The fees are for fraud prevention and sanctions compliance. That stuff costs real money.

bklw | 3 days ago

the home page says "ZENOBIA PAY IS NO LONGER ACTIVE"

so this is a farewell post disguised as open source announcement?

jatins | 3 days ago

ngl i read it as zenophobia pay

asdf333 | 2 days ago

The failure of the Zenobia Pay encodes much of the REAL value of Mastercard and Visa:

1. A global, enforceable rulebook + dispute court. They standardize how authorization, clearing, settlement, chargebacks, retrievals, representments, reason codes, and evidence work—and they arbitrate when parties fight. That governance is why a corner bodega and a transnational airline can both accept the same credential. (Read the rulebooks; they’re huge, living specs.) 2. Credible liability commitments that change customer behavior. Zero-liability and liability-shift regimes make consumers fearless and pressure merchants to adopt secure tech (EMV, 3-DS). Fearless buyers = higher conversion. That demand-side boost is the engine of card commerce. 3. Tokenized, portable identity for payments. Network tokens (EMVCo) and wallet provisioning (Apple Pay/Google Pay via DPANs) are the reason card data can live safely in phones, browsers, and vaults. This reduces breach externalities and keeps the credential working when plastic changes. That’s not ACH. 4. Compliance offload and ecosystem discipline. PCI exists so the brands don’t directly police every merchant’s infosec day-to-day—yet they still set the bar and yank privileges when needed. It’s governance as a service. 5. Programmable payout rails on the same credential. They’re not just purchase networks anymore. Push-to-card (Visa Direct/Mastercard Send) rides the acceptance footprint for disbursements, wage advances, gig payouts, and remittances—instantly, to billions of cards.
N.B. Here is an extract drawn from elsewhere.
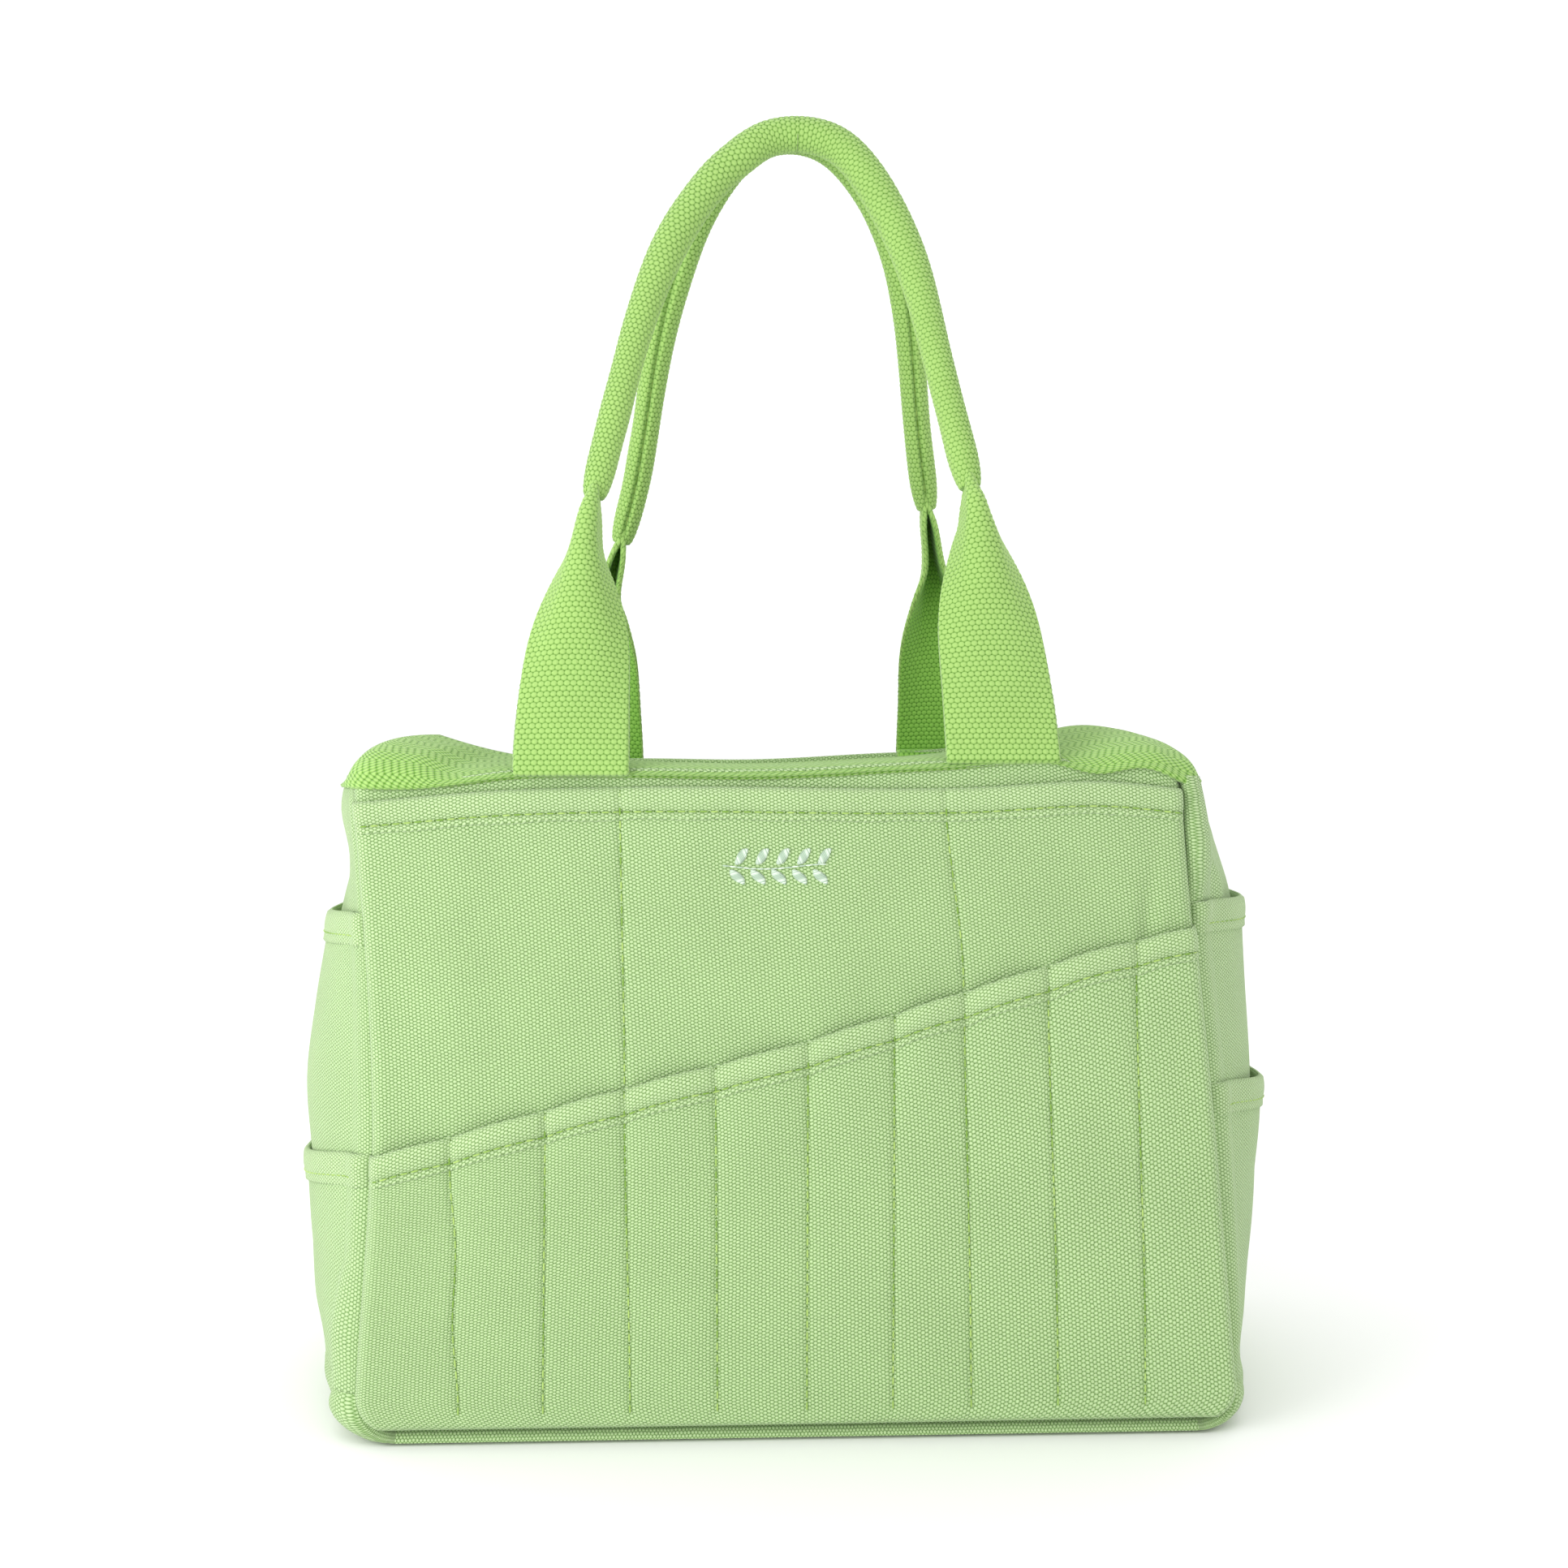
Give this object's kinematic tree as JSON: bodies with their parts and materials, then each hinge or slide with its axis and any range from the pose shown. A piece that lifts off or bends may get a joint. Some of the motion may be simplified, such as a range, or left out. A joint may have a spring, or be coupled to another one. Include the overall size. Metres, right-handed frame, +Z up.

That makes the card a universal endpoint for money-in and money-out. 6. Regulatory navigation and durability. Interchange caps and business-rule constraints (EU IFR; U.S. Durbin/Reg II) didn’t kill them; they adapted by shifting economics across scheme fees, value-added services, and routing. Survivability under hostile policy is part of the value. 7. They own the “choice architecture.” Historically, anti-steering rules protected fee levels; those were curtailed, but the lesson stands: control over how credentials are presented and preferred at checkout is leverage. (See the AmEx case for the legal theory on two-sided markets and steering.)

What they don’t do (important) • They don’t issue credit or carry most fraud losses—that’s issuers. Networks set rules and move bits; issuers/acquirers take primary financial exposure and then sling chargebacks through the network’s process. (Still: the rules are the value.) • They aren’t the only rails that can scale: account-to-account can win when the state or banks coordinate (Pix, UPI, iDEAL). Those systems prove rails alone can beat cards on price and UX—if you also deliver governance and adoption.

Where they’re vulnerable next (and already hedging) • A2A/instant schemes (Pix, UPI, iDEAL) are re-wiring consumer habits. If U.S. open banking + FedNow/RTP ever gets real UX and liability parity, cards will feel it. Meanwhile, Visa/MC are buying into open banking to stay the orchestration layer (Visa–Tink; Mastercard–Finicity). • Checkout is being intermediated by wallets and platforms. Apple/Google own the front door; card brands keep the credential alive via network tokens, but UX power is shifting up-stack. Tokenization keeps them relevant; control of the UI does not necessarily stay with them. • Policy pressure keeps grinding down interchange/steering constraints. They can adapt, but the rent skim is under scrutiny—again.

The blunt summary

Visa and Mastercard don’t win because they’re the fastest rail or the cheapest. They win because they govern trust at scale: a portable identity (token), a standardized contract (rules), and a credible promise about who pays when things go wrong (liability). That cocktail reliably boosts conversion for merchants and confidence for consumers. Until an alternative can match all four—rail + rules + identity + liability—cards remain the default operating system for commerce.

derrickrburns | a day ago

Interesting read. I'd suggest next time choosing a name that does not sound close to Xenophobia :) anyway, good luck on your further journey

thunfischtoast | 3 days ago

That scrolling. No way.

hexo | 2 days ago

> cheaper payments ... Zenobia Pay charges 1%.

5x higher than they would be allowed to charge in the EU.

> accept pay-by-bank

I am reminded of tech bros inventing the bus in 2025

blitzar | 3 days ago

While almost every other major economy in the world has developed their own government-mandated low-fee payment network, the United States is a corporate oligarchy. Hurrah for the free market.

myflash13 | 2 days ago

Zenophobia

xeromal | 2 days ago

I totally disagree with “We proposed merchants "split the difference" in fee savings with their customer, giving customers ~1% in at-checkout "cashback". But this is just a worse version of credit card rewards.”

As a shopper, if I know that a SMB is saving 1% or even 2% on merchant fees, I would gladly choose that option, even if I miss out on rewards for that purchase.

nima999 | 3 days ago

[flagged]

poopsmithe | 3 days ago

[flagged]

OutOfHere | 3 days ago

This is what product market fit looks like; everyone is trashing various pieces of Zenobia, but it's still getting upvoted because we all want the solution.

OsrsNeedsf2P | 3 days ago

I'm calling it-- 5 years and this will be vaporware. We live in a world where you have to 1) compete with VISA, Mastercard and 2) compete with Bitcoin Lightning Network.